Angel manager Bobby Winkles said he thought this no-hitter was more of an accomplishment that the one in Kansas City because that one was at night and hitters can pick up the ball better in natural light and because he was ahead of the hitters more often Sunday. Ryan had 12 strikeouts and three walks in his first no-hitter.

There was one member of the Angels' staff who was not surprised that Ryan should come up with a fine performance at this time. That was pitching coach Tom Morgan.

"I thought he pitched real well his last start in Baltimore," said Morgan. "He had good velocity and good rhythm. You could see he had confidence in himself, and I told some people this would be a big game for him.

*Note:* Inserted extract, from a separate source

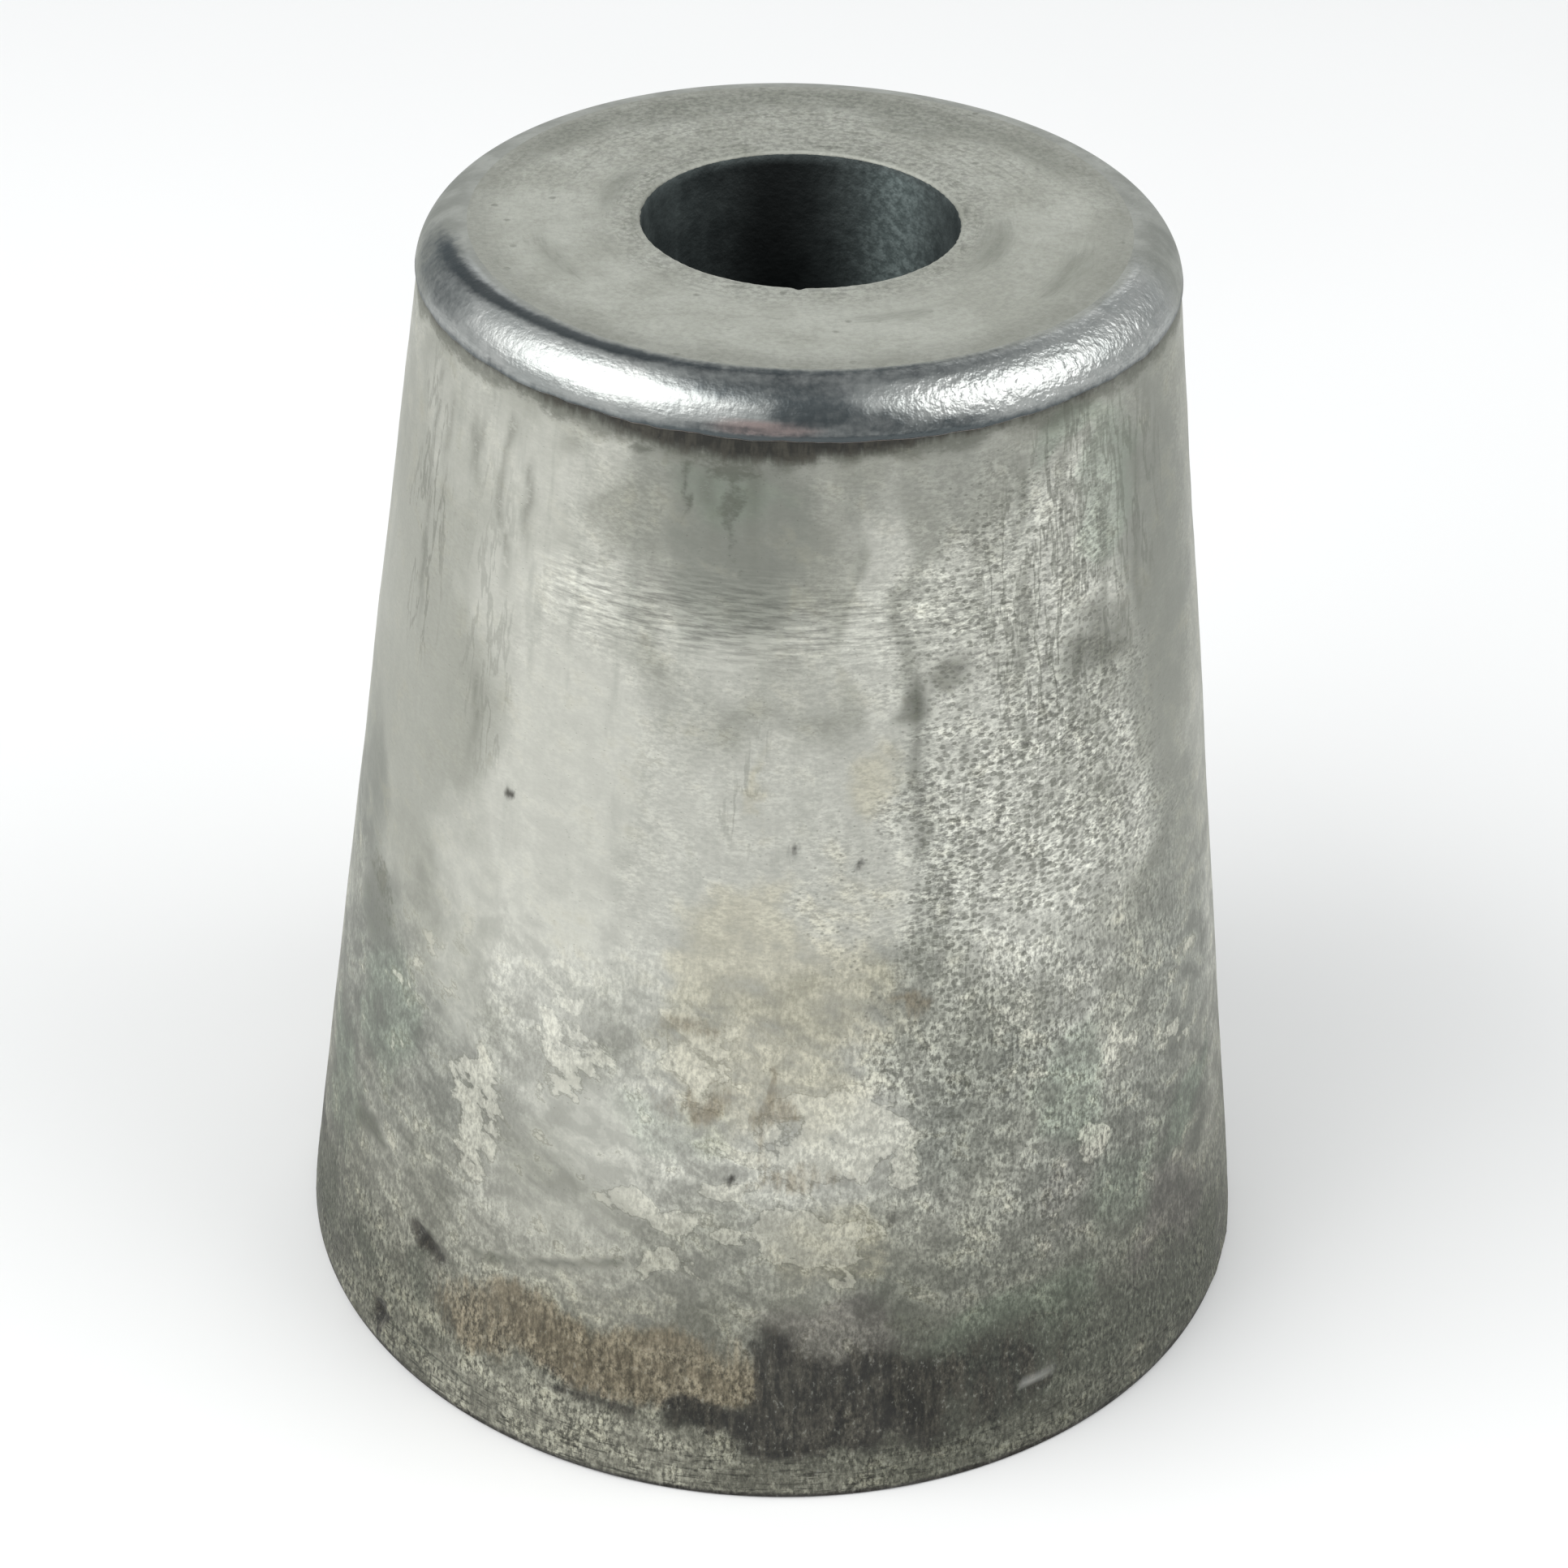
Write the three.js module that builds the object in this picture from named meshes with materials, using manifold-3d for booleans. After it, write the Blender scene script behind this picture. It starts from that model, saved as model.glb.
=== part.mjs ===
// Tapered zinc anode for the propeller nut at the end of a boat's shaft, in millimetres, +Z up.
// The origin is the centre of the base, the wide flat face that bears on the propeller nut.
// Two pieces: the zinc casting, and the steel bush that is cast into it as a seat for the M8 screw.

import * as THREE from "three";
import { mergeVertices } from "three/addons/utils/BufferGeometryUtils.js";
import Module from "manifold-3d";

// Casting, outside
const HEIGHT = 58;
const BASE_DIAMETER = 51.4;
const TOP_DIAMETER = 35.2; // where the cone's side, carried up past the rounded rim, meets the top plane
const RIM_RADIUS = 2.5;
const RIM_STEP = 0.1; // the polished rim stands this far proud of the cone below it

// Casting, inside
const COUNTERBORE_DIAMETER = 15; // clears the 13 mm head of an M8 socket screw
const REGISTER_DIAMETER = 26; // shallow recess in the base that centres on the nut's spigot
const REGISTER_DEPTH = 6;
const EDGE_CHAMFER = 0.5;

// Cast-in screw seat: a bush turned from hexagon bar
const SEAT_HEIGHT = 14; // top face of the bush, measured from the base
const SEAT_SPIGOT = 1; // round spigot that lifts the seat above the hexagon, into the counterbore
const HEX_WIDTH = 22; // across flats
const HEX_THICKNESS = 5;
const HEX_CHAMFER_ANGLE = THREE.MathUtils.degToRad(30);
const BOSS_DIAMETER = 16;
const SCREW_HOLE_DIAMETER = 9; // clearance hole for M8

// Room left between the zinc and the bush
const CAST_GAP = 0.3;

// Fineness of the round surfaces
const CASTING_SEGMENTS = 96;
const BUSH_SEGMENTS = 48;
const RIM_STEPS = 7;

const ZINC = { color: 0xa6a89d, roughness: 0.62, metalness: 0.75 };
const STEEL = { color: 0x8d8f90, roughness: 0.45, metalness: 0.9 };

const wasm = await Module();
wasm.setup();

// A closed three.js geometry as a solid that can be cut and joined.
function toSolid(geometry) {
  const bare = geometry.clone();
  bare.deleteAttribute("normal");
  bare.deleteAttribute("uv");
  const merged = mergeVertices(bare, 1e-4);
  const mesh = new wasm.Mesh({
    numProp: 3,
    vertProperties: merged.attributes.position.array,
    triVerts: new Uint32Array(merged.index.array),
  });
  return new wasm.Manifold(mesh);
}

function toGeometry(solid) {
  const mesh = solid.getMesh();
  const geometry = new THREE.BufferGeometry();
  geometry.setAttribute("position", new THREE.BufferAttribute(mesh.vertProperties, 3));
  geometry.setIndex(new THREE.BufferAttribute(mesh.triVerts, 1));
  geometry.computeVertexNormals();
  return geometry;
}

// Turns an outline of [radius, height] pairs about +Z. It runs anticlockwise, so the faces point out.
function turned(outline, segments) {
  const profile = outline.map(([radius, height]) => new THREE.Vector2(radius, height));
  return new THREE.LatheGeometry(profile, segments).rotateX(Math.PI / 2);
}

// The rounded rim from its lower edge on the cone up to where it meets the flat top.
function rimArc(taper) {
  const inset = (RIM_RADIUS * (1 - Math.sin(taper)) - RIM_STEP) / Math.cos(taper);
  const centreRadius = TOP_DIAMETER / 2 - inset;
  const centreHeight = HEIGHT - RIM_RADIUS;
  const points = [];
  for (let step = 0; step <= RIM_STEPS; step++) {
    const angle = THREE.MathUtils.lerp(taper, Math.PI / 2, step / RIM_STEPS);
    const radius = centreRadius + RIM_RADIUS * Math.cos(angle);
    const height = centreHeight + RIM_RADIUS * Math.sin(angle);
    points.push([radius, height]);
  }
  return points;
}

// The cone with its rim, screw counterbore and base register. The counterbore is blind here, because
// the bush's own space, cut out afterwards, joins it to the register.
function coneBlank() {
  const baseRadius = BASE_DIAMETER / 2;
  const slope = (BASE_DIAMETER - TOP_DIAMETER) / 2 / HEIGHT;
  const rim = rimArc(Math.atan(slope));
  const stepHeight = rim[0][1] - RIM_STEP;
  const counterboreRadius = COUNTERBORE_DIAMETER / 2;
  const counterboreFloor = SEAT_HEIGHT - SEAT_SPIGOT - HEX_THICKNESS / 2;
  const registerRadius = REGISTER_DIAMETER / 2;
  const outline = [
    [0, REGISTER_DEPTH],
    [registerRadius, REGISTER_DEPTH],
    [registerRadius, EDGE_CHAMFER],
    [registerRadius + EDGE_CHAMFER, 0],
    [baseRadius, 0],
    [baseRadius - slope * stepHeight, stepHeight],
    ...rim,
    [counterboreRadius, HEIGHT],
    [counterboreRadius, counterboreFloor],
    [0, counterboreFloor],
  ];
  return toSolid(turned(outline, CASTING_SEGMENTS));
}

// The bush's round boss and the chamfered hexagon on top of it. Grown by the gap, with the boss carried
// down past the register's floor, the same shape is the space that they fill in the zinc.
function bossAndHexagon(gap, bossFoot) {
  const flats = HEX_WIDTH / 2 + gap;
  const corners = flats / Math.cos(Math.PI / 6);
  const chamferHeight = (corners - flats) * Math.tan(HEX_CHAMFER_ANGLE);
  const bossRadius = BOSS_DIAMETER / 2 + gap;
  const top = SEAT_HEIGHT - SEAT_SPIGOT + gap;
  const underside = SEAT_HEIGHT - SEAT_SPIGOT - HEX_THICKNESS - gap;
  const outline = [
    [0, bossFoot],
    [bossRadius, bossFoot],
    [bossRadius, underside],
    [flats, underside],
    [corners, underside + chamferHeight],
    [corners, top - chamferHeight],
    [flats, top],
    [0, top],
  ];
  const hexBar = new THREE.CylinderGeometry(corners, corners, 2 * HEIGHT, 6).rotateX(Math.PI / 2);
  return toSolid(turned(outline, BUSH_SEGMENTS)).intersect(toSolid(hexBar));
}

// The spigot on the hexagon, rooted inside it. The screw's head bears on its top.
function seatSpigot() {
  const radius = COUNTERBORE_DIAMETER / 2 - CAST_GAP;
  const root = SEAT_HEIGHT - SEAT_SPIGOT - HEX_THICKNESS / 2;
  const outline = [
    [0, root],
    [radius, root],
    [radius, SEAT_HEIGHT],
    [0, SEAT_HEIGHT],
  ];
  return toSolid(turned(outline, BUSH_SEGMENTS));
}

// Clearance hole for the screw, with a chamfer at each mouth.
function screwHole() {
  const radius = SCREW_HOLE_DIAMETER / 2;
  const past = 1; // how far the cutter stands out of each face
  const outline = [
    [0, REGISTER_DEPTH - past],
    [radius + EDGE_CHAMFER + past, REGISTER_DEPTH - past],
    [radius, REGISTER_DEPTH + EDGE_CHAMFER],
    [radius, SEAT_HEIGHT - EDGE_CHAMFER],
    [radius + EDGE_CHAMFER + past, SEAT_HEIGHT + past],
    [0, SEAT_HEIGHT + past],
  ];
  return toSolid(turned(outline, BUSH_SEGMENTS));
}

function piece(name, solid, finish) {
  const mesh = new THREE.Mesh(toGeometry(solid), new THREE.MeshStandardMaterial(finish));
  mesh.name = name;
  return mesh;
}

const belowRegisterFloor = REGISTER_DEPTH - 1;
const casting = coneBlank().subtract(bossAndHexagon(CAST_GAP, belowRegisterFloor));
const bush = bossAndHexagon(0, REGISTER_DEPTH).add(seatSpigot()).subtract(screwHole());

const anode = new THREE.Group();
anode.add(piece("anode_casting", casting, ZINC));
anode.add(piece("screw_seat_bush", bush, STEEL));

export default anode;
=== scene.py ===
"""A tapered zinc shaft anode on a pale studio floor: the looks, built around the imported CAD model.

Lengths are in millimetres and angles in degrees until a mesh, a light or the camera is made. An angle on
the cone is 0 towards the camera (-Y) and grows to the right (+X). A place on its side is (angle, height).
"""

import math

import bpy
import numpy as np
from mathutils import Matrix, Vector, noise


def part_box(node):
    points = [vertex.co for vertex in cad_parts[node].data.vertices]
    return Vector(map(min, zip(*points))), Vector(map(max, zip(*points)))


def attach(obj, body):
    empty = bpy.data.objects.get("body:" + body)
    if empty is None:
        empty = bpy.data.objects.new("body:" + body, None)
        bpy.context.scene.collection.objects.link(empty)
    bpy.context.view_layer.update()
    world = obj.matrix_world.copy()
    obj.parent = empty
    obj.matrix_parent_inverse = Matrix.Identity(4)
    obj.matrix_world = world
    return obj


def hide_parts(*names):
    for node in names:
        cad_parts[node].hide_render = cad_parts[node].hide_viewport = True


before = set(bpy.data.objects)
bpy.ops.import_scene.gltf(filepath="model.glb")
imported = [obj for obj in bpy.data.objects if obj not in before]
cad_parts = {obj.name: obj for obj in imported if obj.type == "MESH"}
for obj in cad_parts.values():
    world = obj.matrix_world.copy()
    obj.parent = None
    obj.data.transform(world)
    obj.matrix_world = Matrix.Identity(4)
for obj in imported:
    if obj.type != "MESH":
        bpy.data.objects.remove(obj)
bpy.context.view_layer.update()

MM = 0.001

# Shapes that the casting shares with the CAD
_, casting_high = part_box("anode_casting")
HEIGHT = casting_high.z / MM
BASE_RADIUS = casting_high.x / MM
TOP_RADIUS = 17.6  # where the cone's side, carried up, meets the top plane
RIM_RADIUS = 2.5
RIM_STEP = 0.12
BORE_RADIUS = 7.5
REGISTER_RADIUS = 13.0
REGISTER_DEPTH = 6.0
CHAMFER = 0.5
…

"He had much better stuff than he did in Kansas City. I think he only hung three or four curves. Some of his fastballs looked like they were rising a foot, and he threw some of the best curveballs I've seen in many years . . . from anybody. The hitter can't look for either one when it's like that."

Catcher Art Kusnyer, who had the best look at Ryan's stuff, said, "The curve was really outstanding. It was really going down. You could tell the way hitters were chopping down on the ball. And this is probably the hardest he's thrown consistently for strikeouts. He was always around the plate.

"At one point, the umpire said they ought to make one of his pitches, either the curve or the fastball, illegal. And some of the hitters would just look at me like they couldn't believe it or, when he threw a curve, say, 'Jeezuz!' His last time up, Dick Sharon [the Tiger right-fielder who struck out twice] said to me, 'This is getting to be fun now.' "

A clutch of youngsters hanging around the Tiger dressing room hollered as catcher Sims walked outside, "How about a cracked bat?" they called. "We didn't hit any balls hard enough to crack any bats."